For the second consecutive day, a high-profile economist has called for a rethink of the B-20 mortgage stress test.
Benjamin Tal, deputy chief economist with CIBC World Markets, has written a paper recommending that regulators revisit a requirement that prospective homebuyers qualify for mortgages 200 basis point higher than the contracted rate.
Part of the reason, according to him, is that this regulation is leading more borrowers to rely on "alternative lenders".
"Alternative lending is an integral part of any normally-functioning market," Tal wrote. "But a fast-growing alternative lending market is not.
"Behind the scenes, there is a transfer of risk from the regulated to the less regulated segment of the market—from where there is light to where it is dark," he continued. "That was certainly not the intent of B-20, and any other mortgage-related change to regulations."
On April 15, the chief economist of the B.C. Real Estate Association, Cameron Muir, linked the B-20 stress to "near recession-level housing demand despite the province boasting the lowest unemployment rates in a decade".
The "B-20" rule was introduced in January 2018 by the Office of the Superintendent of Financial Institutions in response to Canadians' high debt levels.
In December, the Canada Mortgage and Housing Corporation stated that the debt-to-income ratio in Metro Vancouver was 242 percent—the highest in the country. Metro Toronto was in second place at 208 percent.
Tal's paper noted that it's possible to get a fixed-rate mortgage nowadays at 3.5 percent, but a person must still be qualified at 5.5 percent.
"There is little doubt that the architects of B-20 had Vancouver and Toronto in mind when they designed the new rule," Tal wrote. "The more stretched you are, the more likely you are to fail the test."
That is indeed what has happened in those two cities, according to research he pulled together from his bank, the real estate industry, Statistics Canada, and the Canada Mortgage and Housing Corporation.
Sales in Metro Vancouver, in particular, have plummeted over the past year.
"The damage to the housing market was directly linked to unaffordability," Tal declared.
He pointed out that 21 policy changes related to the residential mortgage-lending market in the period leading up to the introduction of the B-20 stress test have significantly improved the overall quality of credit in the Canadian market. But he also noted that this evaluation does not capture credit scores of those who don't rely on traditional lenders.
And it appears that far more borrowers are choosing this route to pay for their homes.
Citing data from the Ontario Land Registry, Tal concluded that over the past two years, "mortgage originations provided by alternative lenders rose by a cumulative 27% while originations in the market as a whole fell by 11%."
He acknowledged that this might not be entirely due to the B-20 regulation.
It would also "reflect the impact of the stress test that was imposed on high-ratio mortgages in late-2016 as well as regulatory-related credit restrictions on new immigrants and those self-employed".

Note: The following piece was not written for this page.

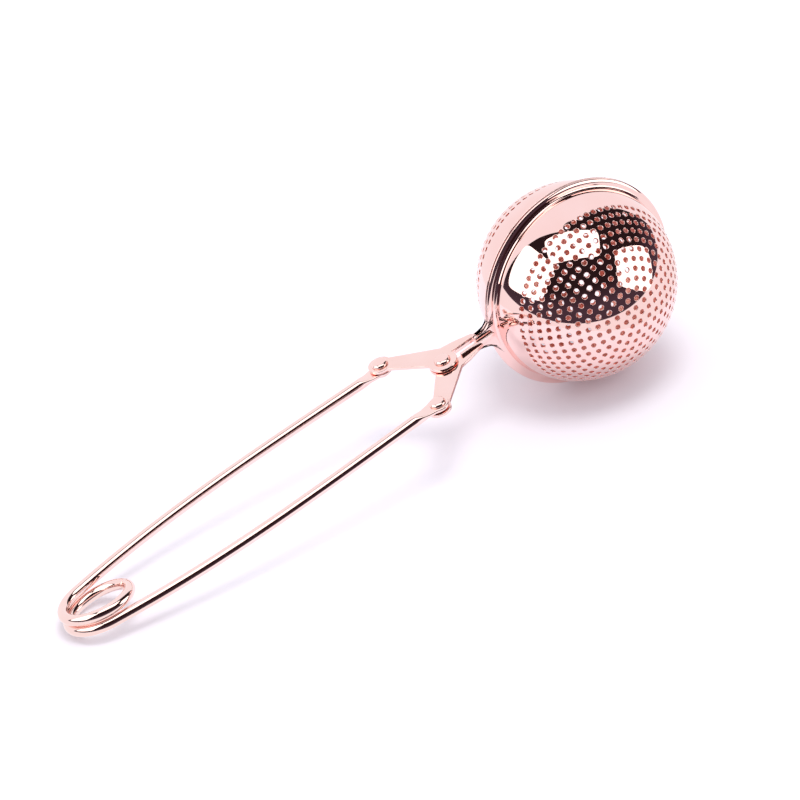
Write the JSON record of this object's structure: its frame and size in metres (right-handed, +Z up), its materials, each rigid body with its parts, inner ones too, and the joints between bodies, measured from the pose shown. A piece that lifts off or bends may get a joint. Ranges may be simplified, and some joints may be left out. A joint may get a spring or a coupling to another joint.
{
  "type": "tea infuser",
  "caption": "Squeeze-handle tea infuser: a perforated steel ball in two hinged halves on a sprung wire handle with a hanging coil, opened by pressing the handle's legs together.",
  "frame": {"origin": "on the surface that the infuser stands on, under the middle of its bounding box", "axes": "+X runs along the handle from its coil to the ball, +Y to the handle's far side, which is the side of the upper lever plate, +Z up. The handle slopes 9.62 degrees up towards the ball, because the ball's rim and the coil both touch the surface."},
  "size_m": [0.1795, 0.049, 0.0532],
  "materials": {
    "wire": "polished rose-gold plated spring steel",
    "polished_steel": "polished rose-gold plated stamped steel",
    "rivets": "polished rose-gold plated steel",
    "cups": "mirror-polished rose-gold plated sheet steel"
  },
  "bodies": {
    "coil": {"handle_coil": "wire"},
    "far_leg": {"far_leg": "wire"},
    "near_leg": {"near_leg": "wire"},
    "far_half": {"far_lever": "polished_steel", "far_rivet": "rivets", "pivot_rivet": "rivets", "far_cup": "cups"},
    "near_half": {"near_lever": "polished_steel", "near_rivet": "rivets", "near_cup": "cups"}
  },
  "joints": [
    {"name": "far_leg_squeeze", "type": "hinge", "parent": "coil", "child": "far_leg", "pos_m": [-0.08004, 0, 0.00498], "axis": [0.1671, 0, -0.9859], "range_deg": [0, 3.88], "stiffness_Nm_per_rad": 0.85, "springref_deg": -0.76},
    {"name": "near_leg_squeeze", "type": "hinge", "parent": "coil", "child": "near_leg", "pos_m": [-0.08004, 0, 0.00498], "axis": [-0.1671, 0, 0.9859], "range_deg": [0, 3.89], "stiffness_Nm_per_rad": 0.85, "springref_deg": -0.76},
    {"name": "far_cup_swing", "type": "hinge", "parent": "far_leg", "child": "far_half", "pos_m": [0.01244, 0.0128, 0.02066], "axis": [-0.1671, 0, 0.9859], "range_deg": [0, 32.7], "stiffness_Nm_per_rad": 0.27, "springref_deg": 0.63},
    {"name": "near_cup_swing", "type": "hinge", "parent": "near_leg", "child": "near_half", "pos_m": [0.01244, -0.0128, 0.02066], "axis": [0.1671, 0, -0.9859], "range_deg": [0, 32.7], "stiffness_Nm_per_rad": 0.27, "springref_deg": 0.63}
  ],
  "couplings": [
    {"joint": "near_leg_squeeze", "follows": "far_leg_squeeze", "ratio": 1},
    {"joint": "far_cup_swing", "follows": "far_leg_squeeze", "ratio": 8.41},
    {"joint": "near_cup_swing", "follows": "far_leg_squeeze", "ratio": 8.41}
  ]
}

"The stress test imposed on the market was probably necessary, since there was a need to save some Canadian borrowers from themselves," Tal wrote. "But is 200 basis points the right number?"
In answering that question, he stated that the B-20 rule was introduced in a slowing housing market. Since then, the Bank of Canada has increased its rates by 75 basis points and the five-year mortgage rate has gone up by 35 basis points.
"Furthermore, borrowers' income is likely to rise during mortgage terms," Tal noted. "Average personal income has risen by a cumulative 12.5% over the past five years—the stress test does not take that into account.
"Nor does B-20 allow for the fact that during the course of the mortgage term, equity position rises due to principal payments."
For these reasons, he called for a "more flexible benchmark" with potentially a narrower spread over the contract rate.